Step 3: Cut and Attach Legs
You're going to want the legs high enough so the attached wheel doesn't block the grill door from opening (assuming your grill has one). While we will only be attaching wheels to two of the legs, you'll want the non-wheeled legs tall enough to match the alternate legs with the wheels attached. Otherwise your grill will not be level. I found it helpful to predrill a hole for the wheels, so I can make sure they would clear the underside of the grill and not cause any other issues. I used 2 1/2" screws to attach the legs to the base (I did not, but should have used exterior outdoor screws. Not sure why I didn't predrill the holes).
Step 4: Prep the Wheels
You have a few options for mounting the wheels. I first tried using lag bolts (each wheel would be mounted independently). I later replaced the lag bolt method with a single axle.
I went with two 10" solid rubber tires, with a 1/2" axle bore (I considered the 10" pneumatic tires, with 5/8" bore; but didn't want to deal with checking the tire pressure of my grill)
Option 1 - Lag bolt
Predrill a larger 3/8" hole in the two legs you prepared earlier. Place a 1/2" washer on the lag screw, than feed it thru the wheel, and put another washer in place. Use a ratchet (or wrench) to screw the lag screw into the leg. You don't to tighten too much, or the wheel won't spin. If you leave it too loose the wheel will wobble. Repeat with the other leg. I'm not sure if my two wheels were perfectly lined up, but it did appear without any issue.
Option 2 - Axle
You'll need to drill a larger 1/2" hole in the two legs you prepared earlier.

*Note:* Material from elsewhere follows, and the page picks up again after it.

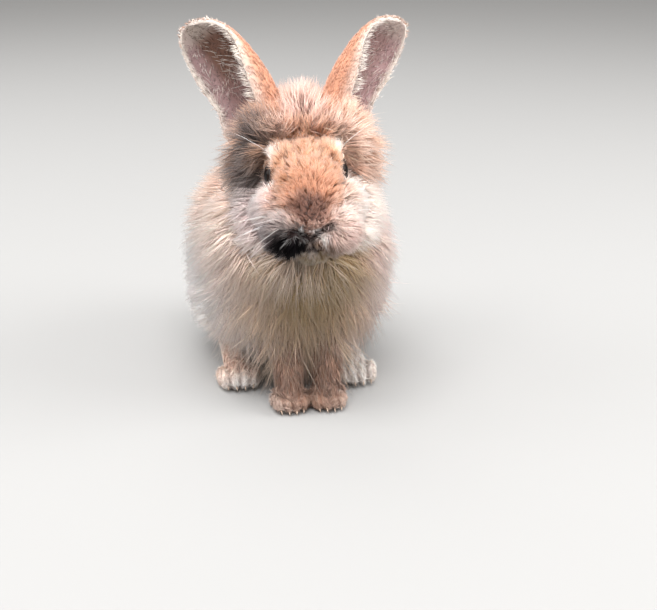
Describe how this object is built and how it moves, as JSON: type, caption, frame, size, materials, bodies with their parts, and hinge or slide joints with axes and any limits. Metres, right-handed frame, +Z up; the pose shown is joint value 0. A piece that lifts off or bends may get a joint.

Check the fit of a 1/2" solid metal rod through the holes. Place the wheels and washers in place (I just used a washer on the side of the wheel touching the wood leg). Leave about 1/2" of metal rod protruding on one of the sides. Make a mark (permanent marker works well) on the solid metal rod on the outside edge where both wheels end. This is so you can drill a hole to pass a hitch pin, cotter pin, and paper clip through to keep the wheels in place. Also make an additional mark on the metal rod about a 1/2" past the wheel (on the side you have excess rod protruding). This way you can trim it shorter.
Remove the metal rod from the wooden legs. Clamp the rod in place so it won't move around. Drill a 1/8" hole through the metal rod in at both of the spots previously marked (for the end of the wheels). Carefully clean up the metal shavings. I used a rotary tool to sand off any burs. Use a metal saw or a rotary tool with cut off wheel to trim the metal rod to the length you previously marked. I used a rotary tool to sand the edge again (I would not want to bump my leg on that) Place the metal rod back through the wooden legs. Put the washers in place. Put the wheels in place. Now slide the hitch pin into the 1/8" hole you drilled in the metal rod. This will keep the wheel in place, and make it easy to change them out if necessary. You could alternatively open up a paper clip to slide through there, and twist it to hold the wheel in place.
Step 5: Sand and Paint
To give it some slight protection from the elements I opted to apply an outdoor paint. Remove the wheels and axle. I used a palm sander to prep the surface. I used a can of black outdoor spray paint (with primer).
Step 6: Finish Assembly
Reinstall the wheels. Fit the new base into place. Bring the grill back to an upright position. Reinstall the grate, heat deflectors, shelves, propane tank, etc.
To roll the cart, lift slightly on the side opposite the wheels. When placed back down on the legs, it should now be free from jostling around. I'm able to lift my grill from the sides of one of the fold down shelves.
To make moving it easier, I may be fastening an improvised handle.
The base appears to be staying in place, but I am also considering putting a few 1 1/2" screws in through the metal trim at the bottom into the new wooden base.